Node state monitoring of the RCI asynchronous monitoring function operates from when message (a) shown below is output until message (b) is output.
The messages for the console asynchronous monitoring function are messages (c) and (d).
The messages for the SNMP asynchronous monitoring function are messages (e) and (f).
The messages for the MMB asynchronous monitoring function are messages (g) and (h).
The messages for the iRMC asynchronous monitoring function are messages (i) and (j).
When node state monitoring is disabled, the function that forcibly stops nodes may not operate normally.

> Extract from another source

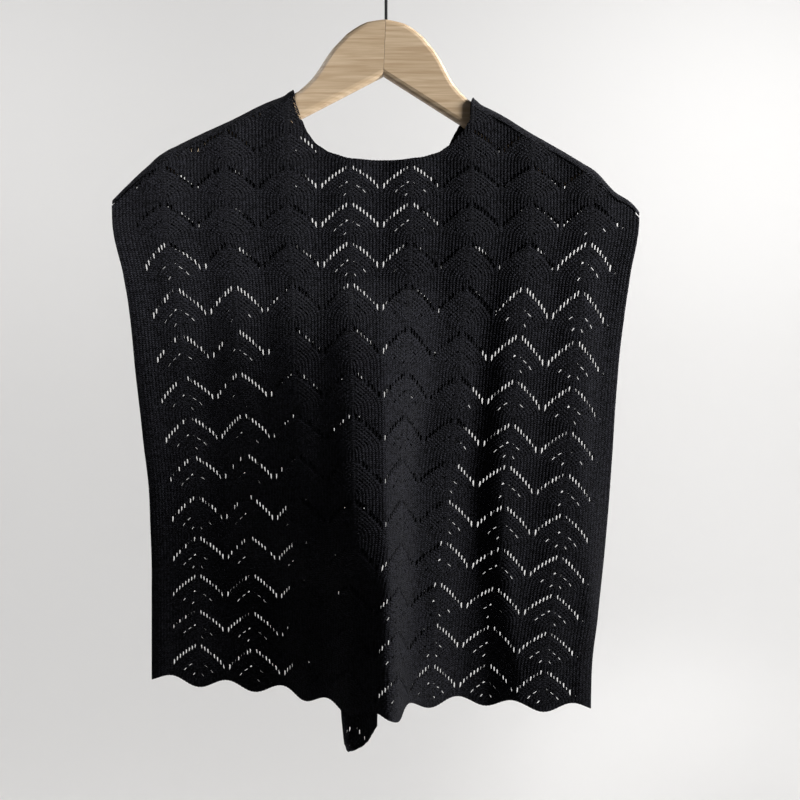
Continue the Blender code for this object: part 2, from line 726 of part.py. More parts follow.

(a) FJSVcluster: INFO: DEV: 3042: The RCI monitoring agent has been started.

(b) FJSVcluster: INFO: DEV: 3043: The RCI monitoring agent has been stopped.

(c) FJSVcluster: INFO: DEV: 3040: The console monitoring agent has been started (node:monitored node name).

(d) FJSVcluster: INFO: DEV: 3041: The console monitoring agent has been stopped (node:monitored node name).

(e) FJSVcluster: INFO: DEV: 3110: The SNMP monitoring agent has been started.

(f) FJSVcluster: INFO: DEV: 3111: The SNMP monitoring agent has been stopped.

(g) FJSVcluster: INFO: DEV: 3080: The MMB monitoring agent has been started.

(h) FJSVcluster: INFO: DEV: 3081: The MMB monitoring agent has been stopped.

(i) FJSVcluster: INFO: DEV: 3120: The iRMC asynchronous monitoring agent has been started.

(j) FJSVcluster: INFO: DEV: 3121: The iRMC asynchronous monitoring agent has been stopped.